As you reflect, it’s helpful to recall St. Paul’s letter to the church in Galatia. Chapter five of that letter enjoins us to be mindful of the fruits of the spirit – and James might be singing a duet with Paul, his list of attributes harmonizing beautifully with Paul’s, a list that includes: love, joy, peace, patience, kindness, generosity, faithfulness, gentleness and self-control. It’s a short list – easy to memorize – and it comes in handy as we engage in the day to day affairs of our lives. If you encounter one of these markers – from James’ list or from Paul’s – chances are you’re heading in the right direction.
Deliberately gaining a fuller understanding of the fruits of the spirit as they contrast with envy, selfish ambition – with disorder and wickedness of every kind – helps us to know the difference between true wisdom and false wisdom – helps us break ourselves open to the wisdom from above.
Using words that are gentle but firm, Jesus’ brother is really letting his first-century readers know – and us, these millennia later – that he is sick and tired of hearing what people think about faith in God. He is unimpressed by wisdom and understanding – at least the kind that people use to pound each other – to create insiders and outsiders. The only wisdom that interests James is the wisdom from above, which has nothing to do with having good ideas and everything to do with living good lives. Our job is not to judge. Our job is not to figure out if somebody deserves something or not. Our job is to lift the fallen, restore the broken, and heal the hurting.
And along the way, we will often encounter conflict as we attempt to live into the wisdom from above. The conflicts and disputes that James refers to as he addresses his first century audience, really haven’t changed all that much in the ensuing 2000 years. And James lifts up as one of the greatest gifts of wisdom, its capacity to lead humans to peaceful resolution of conflict. Indeed he identifies our difficulty in satisfying our insatiable wants and desires for things as the root cause of the inevitable coveting and craving that leads to conflicts and disputes – coveting and craving that, at its most insatiable and power-hungry, leads even to war. While the fruits of the spirit bear the potential for peaceful resolution of conflict, feeding the end-goal of our pleasure, taken to its extreme, can become the spring-board to death.

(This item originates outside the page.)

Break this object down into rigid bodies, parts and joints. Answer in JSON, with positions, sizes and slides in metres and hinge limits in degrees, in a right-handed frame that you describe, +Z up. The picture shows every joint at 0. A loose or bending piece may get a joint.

How do our desires relate to our conflicts? Where is God in those places if all desire is, at its heart, desire for God? How does James’ practical and down-to-earth theology help to guide and govern us?

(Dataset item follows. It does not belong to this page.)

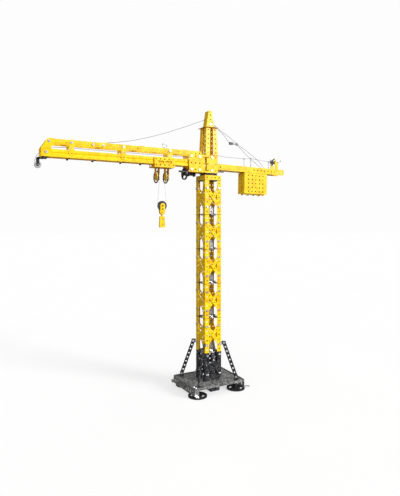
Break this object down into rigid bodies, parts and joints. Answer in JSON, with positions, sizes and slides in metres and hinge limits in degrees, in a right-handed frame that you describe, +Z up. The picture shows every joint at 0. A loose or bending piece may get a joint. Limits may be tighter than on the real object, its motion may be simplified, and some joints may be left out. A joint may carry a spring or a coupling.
{
  "type": "toy tower crane",
  "caption": "Toy tower crane of perforated metal strips: square base and lattice tower, slewing jib with trolley, hoist hook, counter-jib and counterweight.",
  "frame": {"origin": "underside of the centre support, on the floor under the tower axis", "axes": "+Z up along the tower and slew axis; -X along the jib; +Y to the crane's right when looking out along the jib"},
  "size_m": [0.7136, 0.1427, 0.765],
  "materials": {
    "yellow_metal": "semi-gloss enamel",
    "amber_metal": "semi-gloss enamel",
    "black_metal": "satin enamel",
    "base_grey": "satin enamel",
    "bolt_steel": "bright zinc plate",
    "cord": "matt twisted cord",
    "black_plastic": "matt",
    "yellow_plastic": "gloss"
  },
  "bodies": {
    "tower": {"base_plate": "base_grey", "centre_support": "black_metal", "feet_front": "black_plastic", "feet_back": "black_plastic", "corner_fittings": "bolt_steel", "base_columns": "black_metal", "base_braces": "black_metal", "corner_struts": "black_metal", "strut_brackets": "black_metal", "tower_columns_1": "yellow_metal", "tower_columns_2": "yellow_metal", "tower_columns_3": "yellow_metal", "tower_columns_4": "yellow_metal", "tower_columns_5": "yellow_metal", "tower_braces_1": "yellow_metal", "tower_braces_2": "yellow_metal", "tower_braces_3": "yellow_metal", "tower_braces_4": "yellow_metal", "tower_braces_5": "yellow_metal", "joint_plates": "black_metal", "joint_brackets": "bolt_steel", "tower_bolts": "bolt_steel", "collar": "yellow_metal", "lower_turntable": "black_metal"},
    "superstructure": {"upper_turntable": "black_metal", "housing_sides": "yellow_metal", "housing_ends": "yellow_metal", "jib_root_box": "amber_metal", "mast_legs": "yellow_metal", "mast_platform": "amber_metal", "mast_head": "yellow_metal", "upper_bolts": "bolt_steel", "jib_chords": "yellow_metal", "jib_rails": "yellow_metal", "jib_posts": "yellow_metal", "jib_tip_plates": "yellow_metal", "jib_fittings": "black_metal", "tip_clevis": "black_metal", "counter_jib": "yellow_metal", "counterweight_case": "yellow_metal", "counterweight_ballast": "black_metal", "line_posts": "bolt_steel", "winch_frame": "yellow_metal", "front_tie_cord": "cord", "back_stay_cords": "cord", "cord_lock": "black_plastic", "hoist_line": "cord"},
    "trolley": {"trolley_frame": "yellow_metal", "trolley_hangers": "amber_metal", "hoist_falls": "cord"},
    "hook_block": {"hook_plates": "yellow_metal", "hook_weight": "yellow_metal"},
    "hoist_winch": {"hoist_drum": "bolt_steel"},
    "trolley_winch": {"trolley_crank": "black_plastic"},
    "tip_pulley": {"tip_pulley": "bolt_steel"},
    "wheels_outer": {"wheels_outer": "black_metal"},
    "wheels_inner": {"wheels_inner": "black_metal"},
    "sheave_outer": {"sheave_outer": "yellow_plastic"},
    "sheave_inner": {"sheave_inner": "yellow_plastic"},
    "hook_wheel": {"hook_wheel": "black_plastic"}
  },
  "joints": [
    {"name": "slew", "type": "hinge", "parent": "tower", "child": "superstructure", "pos_m": [0, 0, 0.5876], "axis": [0, 0, 1], "continuous": true},
    {"name": "trolley_travel", "type": "slide", "parent": "superstructure", "child": "trolley", "axis": [-1, 0, 0], "range_m": [-0.015, 0.25]},
    {"name": "hoist", "type": "slide", "parent": "trolley", "child": "hook_block", "axis": [0, 0, -1], "range_m": [-0.02, 0.42], "deforming": ["hoist_falls"]},
    {"name": "winch_turn", "type": "hinge", "parent": "superstructure", "child": "hoist_winch", "pos_m": [0.22861, 0, 0.64], "axis": [0, -1, 0], "range_deg": [-260, 5353]},
    {"name": "trolley_winch_turn", "type": "hinge", "parent": "superstructure", "child": "trolley_winch", "pos_m": [-0.073, 0, 0.587], "axis": [1, 0, 0], "range_deg": [-196, 3189]},
    {"name": "tip_pulley_turn", "type": "hinge", "parent": "superstructure", "child": "tip_pulley", "pos_m": [-0.452, 0, 0.588], "axis": [0, 1, 0], "continuous": true},
    {"name": "wheels_outer_turn", "type": "hinge", "parent": "trolley", "child": "wheels_outer", "pos_m": [-0.161, 0, 0.6131], "axis": [0, 1, 0], "range_deg": [-3300, 300]},
    {"name": "wheels_inner_turn", "type": "hinge", "parent": "trolley", "child": "wheels_inner", "pos_m": [-0.121, 0, 0.6131], "axis": [0, 1, 0], "range_deg": [-3300, 300]},
    {"name": "sheave_outer_turn", "type": "hinge", "parent": "trolley", "child": "sheave_outer", "pos_m": [-0.155, 0, 0.575], "axis": [1, 0, 0], "continuous": true},
    {"name": "sheave_inner_turn", "type": "hinge", "parent": "trolley", "child": "sheave_inner", "pos_m": [-0.128, 0, 0.575], "axis": [1, 0, 0], "continuous": true},
    {"name": "hook_wheel_turn", "type": "hinge", "parent": "hook_block", "child": "hook_wheel", "pos_m": [-0.141, 0, 0.5], "axis": [0, 1, 0], "continuous": true}
  ],
  "couplings": [
    {"joint": "winch_turn", "follows": "hoist", "rad_per_m": 222.22},
    {"joint": "trolley_winch_turn", "follows": "trolley_travel", "rad_per_m": 222.22},
    {"joint": "wheels_outer_turn", "follows": "trolley_travel", "rad_per_m": -222.22},
    {"joint": "wheels_inner_turn", "follows": "trolley_travel", "rad_per_m": -222.22}
  ]
}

Of course, for James, the answer to our conflicts is to learn what the gift of wisdom has to offer in its taming of excessive desire. And he argues that this piece of learning has to do with our learning how to pray rightly.
To pray rightly – in the context of this wisdom from above – is to imagine a “friendship” with the very creator of what James loves to refer to as “every good gift”. God’s gifts to us – especially those around which we have been dancing today – truly have the ability to center our lives in good works that flow from God’s spirit that dwells within us. If it really is our desire to measure our faith by our personal relationships – both in our habits and in our speech – it’s much easier to walk the daily journey amid conflicts – amid the sometimes difficult decisions and choices we must make – when a close friend is with us. This is what it means to live in a relation of nearness and trust in God. Friendship with God.
In James’ practical and down-to-earth theology, prayer is not selfish – not asking for what will feed individual desires – rather, prayer seeks, from the heart, the good fruits that will meet the needs of all.
“Show by your good life that your works are done with gentleness born of wisdom.” Paradoxically the good life cannot be found by seeking it directly.
Rather, when you seek wisdom, the good life will follow. God yearns for you. “Submit yourselves therefore to God.”
Frankly, it seems there’s no getting around it. While we’re here reflecting on James’ letter, over on the gospel channel this week Jesus – gently, and with a child in tow so as to soften the message, perhaps – is moving closer and closer to what is, perhaps, the central message in Mark’s gospel – “(the Messiah) came to serve rather than to be served”. Can you imagine if the people of this world were able to understand what this means and get about, even awkwardly and haltingly, living in such a way. Heck, even if Congress were to live this way, an actual trickle-down effect might occur in ways that would change the world!
You see, the kind of wisdom James offers cannot be found unless it is pursued in a spirit of meekness. We must pray – we must want to pray to be opened – to be inspired to the exercise of wisdom in humility – in making choices that will make for the kind of harvest of righteousness that James knows must be seen in peaceful human relationships if God’s purposes are to be realized.
Yes, it’s important to remember that for James, wisdom is not in the head but in behavior – much the same way John’s gospel speaks of belief, not as intellectual assent, but in the impact it makes on behavior. Wisdom is a way of life, not a way of thinking or believing. And lest we become drawn, mistakenly, into focus on wisdom from above versus wisdom from below and the judging that comes of comparison-making, never forget that God can work from either end.
Good Jew that he was, James did not build his argument in this letter on the mystery of his brother’s death and resurrection, but on the basic-yet-awe-inspiring faith in God that allowed his brother to live and die the way he did. In Jesus, after all, wisdom from above met wisdom from below, so that everyone could see which is which.